Whatzup

Everything Bad Is Good For You
By Steven Johnson, Riverhead Books, 2005
Everything Bad Is Good For You

By Evan Gillespie

It would be nice to believe that a diet of bacon cheeseburgers and ice cream could make you thinner, prevent heart disease and generally make you live longer. It would make life so much easier if overindulgence in simple pleasures had a beneficial effect beyond its immediate gratification; just think of all the guilt we could jettison if, instead of worrying about how what we consumed was going to harm us, we could relax and enjoy it, knowing that all the empty calories were not only not hurting us but, effortlessly and completely transparently, making us better people. That’s the understandable allure of Steven Johnson’s argument about popular media. Video games and television are not bad for us, he claims. They’re not a waste of time, and they’re not getting worse as time goes on. And - here’s the the really good part - playing video games and watching television, Johson says, are actually making Americans smarter. No kidding. Smarter. Kids today are smarter than their parents thanks to The Simpsons and Grand Theft Auto.

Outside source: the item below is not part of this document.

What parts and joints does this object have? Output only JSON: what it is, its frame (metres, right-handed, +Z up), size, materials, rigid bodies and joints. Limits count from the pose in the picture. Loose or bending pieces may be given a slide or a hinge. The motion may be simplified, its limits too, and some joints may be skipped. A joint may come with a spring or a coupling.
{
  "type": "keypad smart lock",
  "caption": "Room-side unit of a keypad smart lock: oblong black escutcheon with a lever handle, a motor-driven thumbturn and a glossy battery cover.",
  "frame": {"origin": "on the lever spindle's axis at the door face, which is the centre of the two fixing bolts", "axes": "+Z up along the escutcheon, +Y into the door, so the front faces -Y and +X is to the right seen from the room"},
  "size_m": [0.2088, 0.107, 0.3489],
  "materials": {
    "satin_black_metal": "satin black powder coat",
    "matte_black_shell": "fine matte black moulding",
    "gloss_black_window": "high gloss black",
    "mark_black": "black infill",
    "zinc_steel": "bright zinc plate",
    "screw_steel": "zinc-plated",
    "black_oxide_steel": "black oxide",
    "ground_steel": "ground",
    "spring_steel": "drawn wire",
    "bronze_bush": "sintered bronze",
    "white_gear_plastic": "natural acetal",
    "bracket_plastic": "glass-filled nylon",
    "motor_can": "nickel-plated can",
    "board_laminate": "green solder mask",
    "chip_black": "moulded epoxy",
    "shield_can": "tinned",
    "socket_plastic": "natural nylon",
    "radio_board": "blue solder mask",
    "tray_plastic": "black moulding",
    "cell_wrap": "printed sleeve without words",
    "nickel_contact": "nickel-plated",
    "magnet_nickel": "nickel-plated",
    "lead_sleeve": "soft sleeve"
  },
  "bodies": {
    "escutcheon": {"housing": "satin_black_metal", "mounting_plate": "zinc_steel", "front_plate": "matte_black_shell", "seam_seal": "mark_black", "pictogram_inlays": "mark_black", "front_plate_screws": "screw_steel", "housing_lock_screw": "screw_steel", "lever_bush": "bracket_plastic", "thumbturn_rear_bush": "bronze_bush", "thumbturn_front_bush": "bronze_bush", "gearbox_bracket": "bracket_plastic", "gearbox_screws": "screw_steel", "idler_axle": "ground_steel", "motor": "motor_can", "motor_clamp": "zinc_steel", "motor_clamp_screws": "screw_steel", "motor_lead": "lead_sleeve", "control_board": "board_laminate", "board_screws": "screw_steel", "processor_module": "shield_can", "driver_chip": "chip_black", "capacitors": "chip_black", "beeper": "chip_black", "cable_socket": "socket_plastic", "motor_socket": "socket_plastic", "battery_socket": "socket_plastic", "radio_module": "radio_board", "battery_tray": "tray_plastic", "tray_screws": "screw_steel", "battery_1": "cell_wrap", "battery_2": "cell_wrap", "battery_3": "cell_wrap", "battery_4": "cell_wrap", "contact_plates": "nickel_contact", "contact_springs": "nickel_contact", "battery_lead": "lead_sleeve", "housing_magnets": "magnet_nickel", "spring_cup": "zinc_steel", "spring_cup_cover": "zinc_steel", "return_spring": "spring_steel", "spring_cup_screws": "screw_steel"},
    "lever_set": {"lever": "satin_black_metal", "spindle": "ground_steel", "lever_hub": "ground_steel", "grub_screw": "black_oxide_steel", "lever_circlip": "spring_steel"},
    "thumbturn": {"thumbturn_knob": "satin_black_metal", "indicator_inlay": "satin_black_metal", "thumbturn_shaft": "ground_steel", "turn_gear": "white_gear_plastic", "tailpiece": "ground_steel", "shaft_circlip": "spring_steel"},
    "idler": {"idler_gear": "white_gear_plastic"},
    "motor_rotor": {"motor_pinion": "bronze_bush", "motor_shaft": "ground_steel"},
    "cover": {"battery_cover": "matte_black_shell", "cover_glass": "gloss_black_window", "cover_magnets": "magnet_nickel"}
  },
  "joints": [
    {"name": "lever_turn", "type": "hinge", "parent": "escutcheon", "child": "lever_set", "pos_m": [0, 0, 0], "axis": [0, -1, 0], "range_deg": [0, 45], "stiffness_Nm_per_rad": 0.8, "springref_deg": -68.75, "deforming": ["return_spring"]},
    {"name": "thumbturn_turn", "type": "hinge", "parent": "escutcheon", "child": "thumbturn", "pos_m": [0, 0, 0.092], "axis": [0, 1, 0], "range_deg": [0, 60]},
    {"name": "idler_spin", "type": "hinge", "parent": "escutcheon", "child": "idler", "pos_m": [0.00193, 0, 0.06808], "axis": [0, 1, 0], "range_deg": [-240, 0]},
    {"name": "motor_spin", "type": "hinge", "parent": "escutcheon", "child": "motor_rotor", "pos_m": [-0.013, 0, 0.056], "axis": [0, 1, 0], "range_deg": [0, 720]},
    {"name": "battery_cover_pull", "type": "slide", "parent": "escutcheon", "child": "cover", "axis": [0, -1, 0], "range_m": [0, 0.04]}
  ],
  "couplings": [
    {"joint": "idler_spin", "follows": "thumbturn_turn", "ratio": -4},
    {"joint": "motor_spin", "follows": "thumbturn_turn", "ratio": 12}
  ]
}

Johnson has a theory to back up this bold claim. In general, he says that popular media is making Americans smarter because it has become much more complicated over the past 20 years or so. Video games have moved light years beyond Pong, and now the games are insanely complex and time-consuming (and, he admits, not all that much fun most of the time). Television shows - at least some hour-long dramas - have adopted a format that includes multiple plot lines and larger casts of characters. And comedies like Seinfeld and The Simpsons rely heavily on inside jokes, which require regular viewers to remember punch lines from months or years earlier. The result? Americans with higher IQs, according to Johnson. What a deal! Watch TV and become a genius! Could there possibly be a downside?

If there is a downside, it’s that Johnson’s argument is completely unconvincing. He cherry-picks examples and relies entirely on anecdotal evidence, and there is no corroborating data to suggest that he’s actually right about anything. His argument falls with a heavy thud into the too-good-to-be-true bin.

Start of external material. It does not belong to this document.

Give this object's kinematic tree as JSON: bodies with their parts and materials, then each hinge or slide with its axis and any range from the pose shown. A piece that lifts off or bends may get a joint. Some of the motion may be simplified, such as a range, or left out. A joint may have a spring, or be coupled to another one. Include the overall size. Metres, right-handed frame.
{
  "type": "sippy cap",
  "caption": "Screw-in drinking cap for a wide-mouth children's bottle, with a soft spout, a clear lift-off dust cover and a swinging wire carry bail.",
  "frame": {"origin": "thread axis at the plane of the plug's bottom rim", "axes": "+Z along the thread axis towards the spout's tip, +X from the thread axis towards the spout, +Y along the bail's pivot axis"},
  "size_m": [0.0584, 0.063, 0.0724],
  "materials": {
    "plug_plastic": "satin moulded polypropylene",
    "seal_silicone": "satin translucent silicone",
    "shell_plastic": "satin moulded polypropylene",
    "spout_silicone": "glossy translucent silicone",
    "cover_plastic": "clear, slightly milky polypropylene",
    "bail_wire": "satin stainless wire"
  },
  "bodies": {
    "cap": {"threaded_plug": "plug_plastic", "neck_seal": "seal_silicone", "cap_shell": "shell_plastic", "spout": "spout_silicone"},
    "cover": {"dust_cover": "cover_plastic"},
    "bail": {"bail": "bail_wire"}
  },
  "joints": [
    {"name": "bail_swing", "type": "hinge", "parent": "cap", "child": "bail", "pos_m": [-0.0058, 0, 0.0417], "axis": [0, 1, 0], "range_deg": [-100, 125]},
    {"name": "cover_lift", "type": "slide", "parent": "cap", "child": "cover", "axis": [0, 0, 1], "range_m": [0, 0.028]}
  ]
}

Let’s start with video games. Johnson recalls the days, when he was a kid, that he played a paper-based fantasy baseball game that required players to keep track of huge amounts of data and do complex mathematical calculations just to play. Back then, he says, kids who played those kinds of games were oddballs, but now almost every kid plays games that are much more complex. They play video games like Zelda, spending days or weeks doing the same repetitive tasks over and over just to advance, and they ultimately have to turn to guidebooks with hundreds of pages just to sort it all out. But one must protest: in video games, unlike statistical baseball games, the computer does all the calculations, the solutions to puzzles are often arbitrary rather than logical, and resorting to reading a guidebook is akin to cheating on a term paper assignment. Where does the increased intelligence come in?

In defending television, Johnson cites a small handful of examples - The Sopranos, ER, Hill Street Blues - to illustrate how complicated TV has become. He mostly ignores the bulk of what’s actually on TV, except to claim that reality shows increase our social intelligence and allow us to make smart decisions when electing officials. Instead, he counts characters and subplots and tries to pretend that The Sopranos doesn’t have approximately the same structure as Guiding Light circa 1960.

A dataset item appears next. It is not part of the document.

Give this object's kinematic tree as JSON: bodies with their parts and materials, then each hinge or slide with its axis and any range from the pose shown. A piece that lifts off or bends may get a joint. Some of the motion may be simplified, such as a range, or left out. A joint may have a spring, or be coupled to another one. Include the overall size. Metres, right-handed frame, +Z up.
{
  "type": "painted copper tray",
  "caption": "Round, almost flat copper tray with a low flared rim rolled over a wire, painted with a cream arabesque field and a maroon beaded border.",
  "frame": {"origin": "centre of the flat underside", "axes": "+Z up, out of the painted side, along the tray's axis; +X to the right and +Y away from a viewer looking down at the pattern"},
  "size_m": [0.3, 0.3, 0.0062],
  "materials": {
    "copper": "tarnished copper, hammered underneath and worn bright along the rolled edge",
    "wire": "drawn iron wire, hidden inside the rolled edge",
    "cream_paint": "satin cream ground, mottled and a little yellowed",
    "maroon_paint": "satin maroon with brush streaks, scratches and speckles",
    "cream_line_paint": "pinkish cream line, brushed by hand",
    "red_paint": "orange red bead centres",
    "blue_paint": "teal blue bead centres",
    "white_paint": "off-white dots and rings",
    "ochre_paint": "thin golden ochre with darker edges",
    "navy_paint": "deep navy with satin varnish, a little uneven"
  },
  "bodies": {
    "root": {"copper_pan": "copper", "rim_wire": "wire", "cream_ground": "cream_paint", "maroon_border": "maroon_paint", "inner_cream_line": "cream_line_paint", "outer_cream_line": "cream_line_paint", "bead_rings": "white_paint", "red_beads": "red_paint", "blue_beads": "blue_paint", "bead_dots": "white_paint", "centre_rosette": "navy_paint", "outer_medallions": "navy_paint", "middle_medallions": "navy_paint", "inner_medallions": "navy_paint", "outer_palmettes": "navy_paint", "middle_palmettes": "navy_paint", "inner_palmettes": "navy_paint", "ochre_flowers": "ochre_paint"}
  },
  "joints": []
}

Most damning of all, there is no evidence to back up Johnson’s claims. He cites a study that shows an increase in American IQs, but the study covered the period from the 1930s to the 70s, the time period Johnson claims was characterized by simplistic media, which would seem to contradict his argument. He cites another study which shows an IQ increase in the 70s and 80s, but in the Netherlands, not in the U.S. A link between an increase in IQ and media consumption is insupportable in any case, and Johnson shows no concurrent increase in applied intelligence in America - no increased SATs scores, no improved performance of American students compared to those in other countries, no improvement in logic or problem solving skills, mathematics, language, aesthetic appreciation or creativity, none of what Johnson calls “classroom stuff.” Apparently, his media geniuses are getting a lot better at playing video games and following The Sopranos, and that’s about it. Johnson isn’t worried about the absence of supporting data for any broader conclusion, though; he says he will leave that “to others to dispute,” and he moves on.

What’s most disturbing about Johnson’s argument is that it sidesteps the concerns of those who have complained about the decline in the quality of American popular media. He dismisses laments about relaxed moral standards, about increased violence in popular media, about the extreme vapidity of the bulk of television programs, as irrelevant. Maybe that’s all true, he says, but a few shows and games are making people smarter, and that makes it all worth it. The best that Johnson can say about the majority of television, however, is that the crap these days is better than the crap that used to be on TV, that The Apprentice is better than Battle of the Network Stars. First of all, that’s a matter of opinion - is CSI really better than I Love Lucy? - and second, even if it’s true, it doesn’t make me feel any better. The TV shows Johnson promotes are generally not the ones that anyone is complaining about, and his assertion that The West Wing turns viewers into intellectuals - a dubious claim, at best - is little consolation in the face of everything else that’s out there.